I'll forever miss your smile, and the way we'd be at each others' throats. The way you'd duck away, trying to hide your laugh and your smile when you didn't want me to know you thought what I said was funny. The way you'd hug me from behind the second I was within five feet of another guy. The way we used to fight. God, I love the way we used to fight. And I can't begin to express to you how unreal this still is to me.
We weren't dating. We weren't even together. We could go months without speaking and pick up where we left off without a hitch. We weren't everything, but we were something. You were my best friend, my biggest weakness, and a giant pain in my ass. You were my future, so long as you were breathing. I could do anything, be anyone, so long as there was hope for you and me in the end.
I don't know how to live in a world where you're not breathing. So far, I've hated every second of it. And I'm not the only one.
I told you that if you died, I died. Remember? And I did. The person that I was before I lost you, is buried in the ground beside you. Who I am now, is something I haven't entirely yet come to comprehend.
And now I'm left standing here, looking at all of the promises we made each other. Promises we never got the chance to fulfill. I knew that some day I'd lose you. That one day I'd wake up in a world where you'd ceased to exist. And still I prayed, I prayed that I'd be wrong. I hoped, until the very last day, that you'd turn it around for me, no matter how stupid that sounds.
But now I lay here in your shirt and I look through videos and pictures and the black cavern that sits in my chest aches at the edges, while grief sucker punches me in the gut and steals air from my lungs. You are so loved, bubby, by everyone who knew you.

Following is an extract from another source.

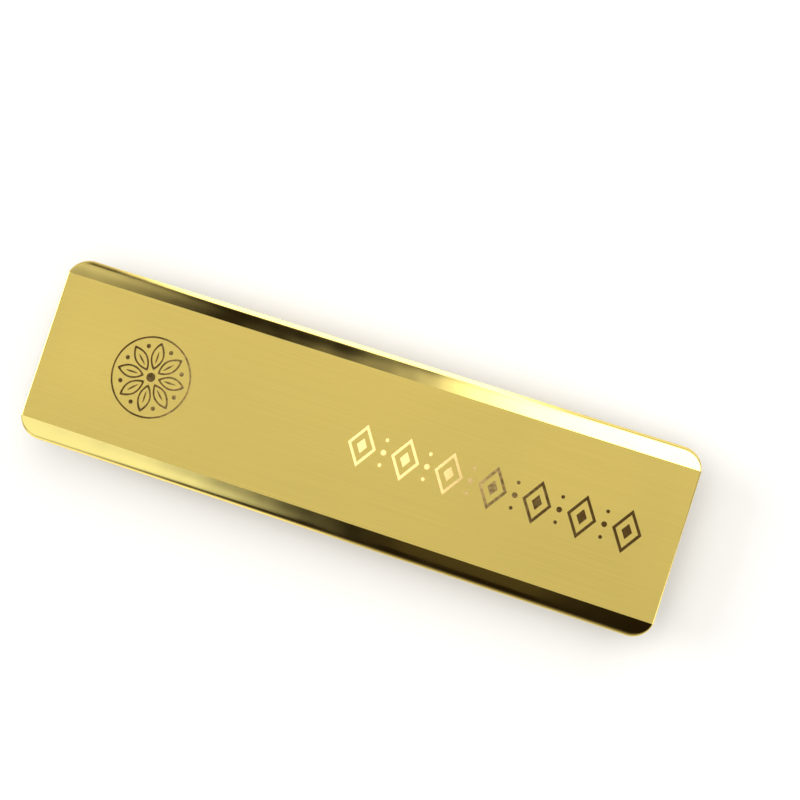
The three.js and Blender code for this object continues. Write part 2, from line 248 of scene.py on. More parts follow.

I said at the beginning, that maybe there's a fraction of a possibility that this isn't the end, not really. On Earth, maybe. But I know in a sense you're still here; your presence. And even though this is the end of us down here, I know that someday you'll be waiting for me. And you'll say, "Let's go home," like you always did after a long night. And you'll be ready this time. And I'll be ready too. And then we'll begin again.